_Exercise_
Copy out each line of the material below with no changes.
#### Dataset section
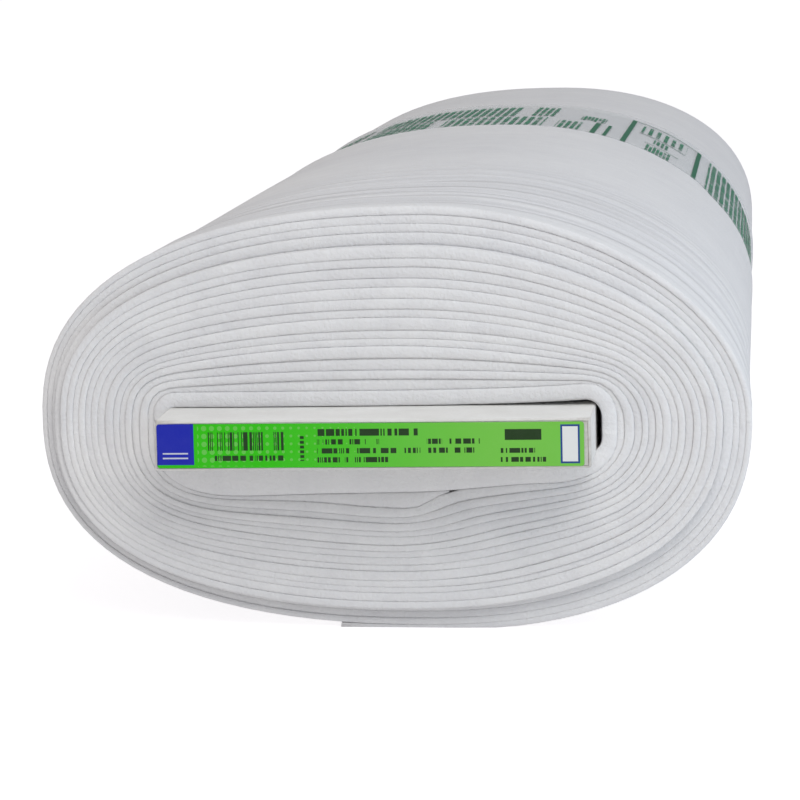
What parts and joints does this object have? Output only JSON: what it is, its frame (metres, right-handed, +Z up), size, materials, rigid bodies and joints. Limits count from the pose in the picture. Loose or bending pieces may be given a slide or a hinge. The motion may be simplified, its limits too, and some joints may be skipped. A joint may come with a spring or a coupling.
{
  "type": "roll of fusible fleece on a bolt board",
  "caption": "Long flat-oval roll of soft white fusible fleece wound round a cardboard bolt board, with a printed film round it and a label on the board's end.",
  "frame": {"origin": "middle of the bottom of the whole piece, on the floor", "axes": "+Y along the roll, away from the labelled end; +X across its width; +Z up from the broad side that it lies on"},
  "size_m": [0.3387, 1.233, 0.2039],
  "materials": {
    "fleece": "soft, fuzzy, matt white fleece",
    "white_cardboard": "smooth white-faced cardboard",
    "green_paper": "green printed paper label, satin",
    "printed_film": "thin clear film with dense green print"
  },
  "bodies": {
    "root": {"fleece_roll": "fleece", "bolt_board": "white_cardboard", "end_label": "green_paper", "printed_band": "printed_film"}
  },
  "joints": []
}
########
_Solution for this task_
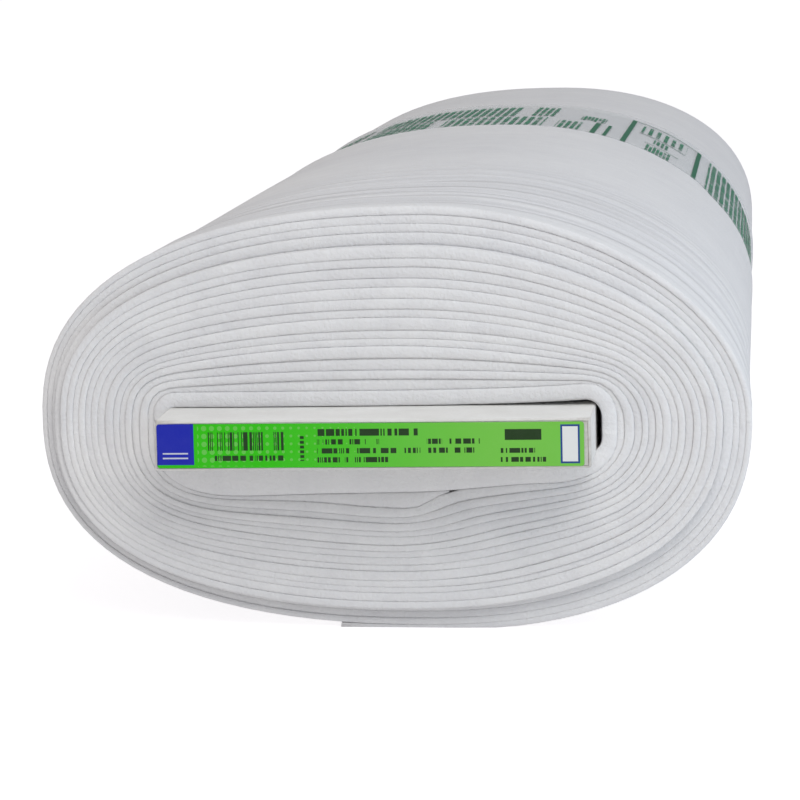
What parts and joints does this object have? Output only JSON: what it is, its frame (metres, right-handed, +Z up), size, materials, rigid bodies and joints. Limits count from the pose in the picture. Loose or bending pieces may be given a slide or a hinge. The motion may be simplified, its limits too, and some joints may be skipped. A joint may come with a spring or a coupling.
{
  "type": "roll of fusible fleece on a bolt board",
  "caption": "Long flat-oval roll of soft white fusible fleece wound round a cardboard bolt board, with a printed film round it and a label on the board's end.",
  "frame": {"origin": "middle of the bottom of the whole piece, on the floor", "axes": "+Y along the roll, away from the labelled end; +X across its width; +Z up from the broad side that it lies on"},
  "size_m": [0.3387, 1.233, 0.2039],
  "materials": {
    "fleece": "soft, fuzzy, matt white fleece",
    "white_cardboard": "smooth white-faced cardboard",
    "green_paper": "green printed paper label, satin",
    "printed_film": "thin clear film with dense green print"
  },
  "bodies": {
    "root": {"fleece_roll": "fleece", "bolt_board": "white_cardboard", "end_label": "green_paper", "printed_band": "printed_film"}
  },
  "joints": []
}